How to Change the Way You Think About Uncertainty and Risk
For Howell, you need to “take a hard look at what’s driving the performance of your trading.” There are ways that you can learn to do this:
You need to have a better understanding of emotions and the power that it has over you. Howell says, “You don’t have emotions. They have you. That’s the bottom line.” However, understand that your emotions are never your enemy. Instead, you need to get smarter at “knowing how to use them to create the mind that trades.”
You need to regulate the triggering of emotions so that they don’t build up and take over your mind. According to Howell, this is how you avoid “getting emotionally hijacked.”
You need to come to terms with the fact that your historical self can’t handle uncertainty in trading. However, by using mindfulness, you can “redesign” the organization of yourself so that you can accept uncertainty.
Breaking Through The Mental Block That Holds Your Trading Potential Hostage
Historical Self-Limiting Narrative
This typically comes in the form of self-doubt or even revenge trading. You need to recognize it and take control of it better. Moreover, it’s also important to remember that prioritizing short-term survival prevents you from trading effectively.
Develop an Empowered Self
Don’t try to attack or avoid uncertainty. Instead, you need to learn to develop courage, discipline, impartiality, and self-soothing within yourself.

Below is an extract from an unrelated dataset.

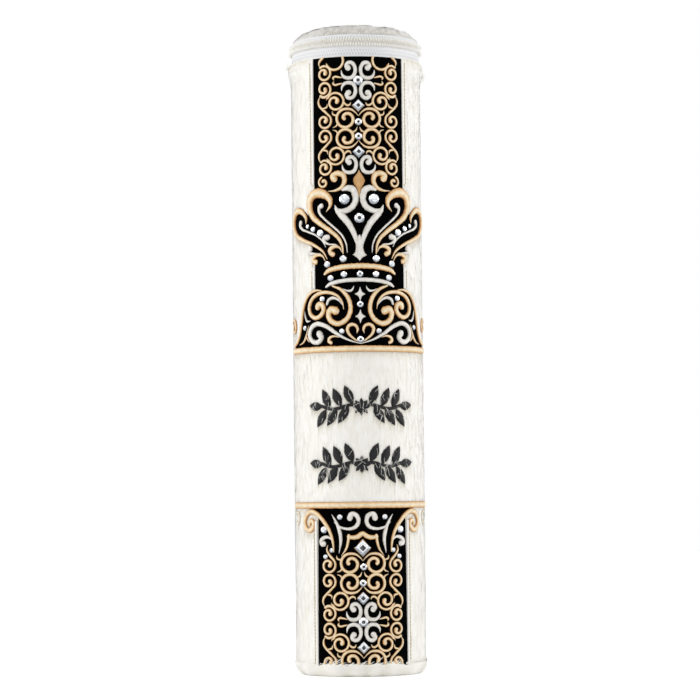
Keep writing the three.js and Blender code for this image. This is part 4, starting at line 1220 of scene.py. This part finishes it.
lower_tape = tape("zip_tape_lower", [
    (tape_radius, tape_low.z),
    (tape_radius, hide_high.z - 1 * mm),
    (tape_radius + 0.35 * mm, hide_high.z + 1.5 * mm),
    (tape_radius + 0.5 * mm, hide_high.z + 4.2 * mm),
    (tape_radius, tape_high.z),
    (tape_radius - tape_thickness, tape_high.z),
    (tape_radius - tape_thickness, tape_low.z),
], tape_half_angle, level=hide_high.z / mm)
dress(lower_tape, tape_white, "case", "zip_tape", 40, "lower_zip_tape")
half_zip("lower", "case", -1, coil_start)

# Nickel plate on the stops, the slider and the pull: bright, with fine tumbling marks.
nickel = patterned(
    "nickel-plated zinc", "#C8C7C3", 0.24, "Noise", {"Scale": 1 / (0.3 * mm), "Detail": 3},
    [(0.3, "#C2C1BD"), (0.7, "#CECDC9")], values={"Metallic": 1.0},
)
nickel_marks = nickel.node_tree.nodes["Noise Texture"]
nickel_rough = add_node(nickel, "MapRange", {"To Min": 0.2, "To Max": 0.28}, {
    "Value": nickel_marks.outputs["Fac"],
})
wire(nickel, "Roughness", nickel_rough.outputs["Result"])
for word in ("right", "left"):
    wear(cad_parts[f"zip_stop_{word}"], nickel)

# The lid: satin under the board, a crowned foam disc over it, and a round of hair-on hide drawn
# over both. The hide ends as a cut edge that laps the top of the zip tape.
pad_low, pad_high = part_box("lid_pad")
lining_disc_low, lining_disc_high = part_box("lid_lining")
lid_edge = 33.2 * mm
lid_lap = 335.9 * mm
lid_rise = 7.2 * mm
lid_skin_thickness = 0.9 * mm
crown_shares = [(1, 0), (0.982, 0.11), (0.955, 0.213), (0.938, 0.279), (0.903, 0.393),
                (0.858, 0.531), (0.813, 0.618), (0.752, 0.706), (0.602, 0.824), (0.452, 0.897),
                (0.238, 0.971), (0, 1)]


def lid_line(edge, low, rise):
    """The curve of the lid from its edge to its middle, as (radius, height) points."""
    return [(out * edge, low + up * rise) for out, up in crown_shares]


# Cream upholstery foam with open cells
foam = patterned(
    "cream upholstery foam", "#DDD6C2", 0.95, "Voronoi", {"Scale": 1 / (0.7 * mm)},
    [(0, "#C8BFA6"), (0.5, "#E6E0CF")], bump=(0.6, 0.3),
)
under_lid = lid_line(lid_edge - 0.35 * mm, lid_lap + 0.15 * mm, lid_rise - lid_skin_thickness)
foam_crown = [(r, z - 0.2 * mm) for r, z in under_lid if r < pad_high.x - 0.5 * mm]
foam_disc = spun("lid_foam", [
    (0, pad_low.z), (pad_high.x, pad_low.z), (pad_high.x, foam_crown[0][1] - 0.6 * mm), *foam_crown,
])
dress(foam_disc, foam, "lid", "foam", 50, "lid_pad")

over_lid = lid_line(lid_edge, lid_lap, lid_rise)
lid_skin = spun("hide_lid", over_lid + under_lid[::-1] + over_lid[:1])
dress(lid_skin, skin, "lid", "hair_hide", 50, "lid_hide")

lid_satin = spun("lid_satin", [
    (0, lining_disc_low.z - 0.6 * mm),
    (lining_disc_high.x * 0.5, lining_disc_low.z - 0.4 * mm),
    (lining_disc_high.x * 0.85, lining_disc_low.z),
    (lining_disc_high.x, lining_disc_low.z + 0.35 * mm),
    (lining_disc_high.x, lining_disc_high.z),
    (0, lining_disc_high.z),
])
dress(lid_satin, lining_satin, "lid", "lining_satin", 50, "lid_lining")

# Upper half of the zip: the same tape and coil, leaning in from the parting to the lid. The free
# edge of the tape is folded in under the hide and glued down round the board.
upper_tape_top = 336.9 * mm
leant_radius = 31.9 * mm
tape_bulge = [(33.65 * mm, parting + 2.2 * mm), (34.05 * mm, parting + 2.9 * mm),
              (33.65 * mm, parting + 3.9 * mm), (32.9 * mm, parting + 5.0 * mm)]
fold_radius = 29.95 * mm
fold_thickness = 0.4 * mm
fold_foot = parting + 2.7 * mm
upper_outside = [(tape_radius, parting + 0.4 * mm), (tape_radius, parting + 1.5 * mm), *tape_bulge,
                 (leant_radius, upper_tape_top)]


def folded_in(outside):
    """The section of a tape that runs up to the lid, with its end folded in under the hide."""
    return [
        *outside, (fold_radius + 0.2 * mm, upper_tape_top), (fold_radius, upper_tape_top - 0.4 * mm),
        (fold_radius, fold_foot), (fold_radius + fold_thickness, fold_foot),
        (fold_radius + fold_thickness, upper_tape_top - 0.7 * mm),
        *[(r - tape_thickness, min(z, upper_tape_top - 0.5 * mm)) for r, z in reversed(outside)],
    ]


upper_tape = tape("zip_tape_upper", folded_in(upper_outside), tape_half_angle,
                  level=upper_tape_top / mm + 0.6)
dress(upper_tape, tape_white, "lid", "zip_tape", 40, "upper_zip_tape")
half_zip("upper", "lid", 1, coil_start + tooth_step / 2)

# Cloth hinge: one strip of the same tape sewn to the case and to the lid at the back, across the
# parting line. The ends of the zip tape are gathered into it on each side.
hinge_half_angle = 22.3
hinge_lap = 0.2 * mm
hem_steps = (0, 5, 10, 13)
bend_steps = (-3, -2, -1.3, -0.7, 0, 0.7, 1.5)
# The cloth is drawn in small rows from behind the hem up to the lid.
hinge_line = [
    *[(tape_radius, tape_low.z + step * mm) for step in hem_steps],
    *[(tape_radius, parting + step * mm) for step in bend_steps],
    *tape_bulge, (leant_radius, upper_tape_top),
]
hinge = tape("zip_hinge_cloth", folded_in([(r + hinge_lap, z) for r, z in hinge_line]),
             hinge_half_angle, 180, level=hide_high.z / mm)
wear(hinge, tape_white)
smooth(hinge, 40)
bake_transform(hinge)
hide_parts("hinge_strip_lower", "hinge_strip_upper")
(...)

You need to develop a “disciplined and partial mind.” Otherwise, it is better that you don’t trade.
At the same time, it’s also important to develop self-compassion. Howell warns that you shouldn’t beat yourself up when you lose at trading. That only makes the situation worse. Instead, he says you should “acknowledge the suffering and you work through it.” This allows you to remove fear and simply learn from your mistake.
If you can break through your mental block when trading, then you would become more formidable in the market. And with a good trading mind, you’ll be able to trade more confidently for years to come.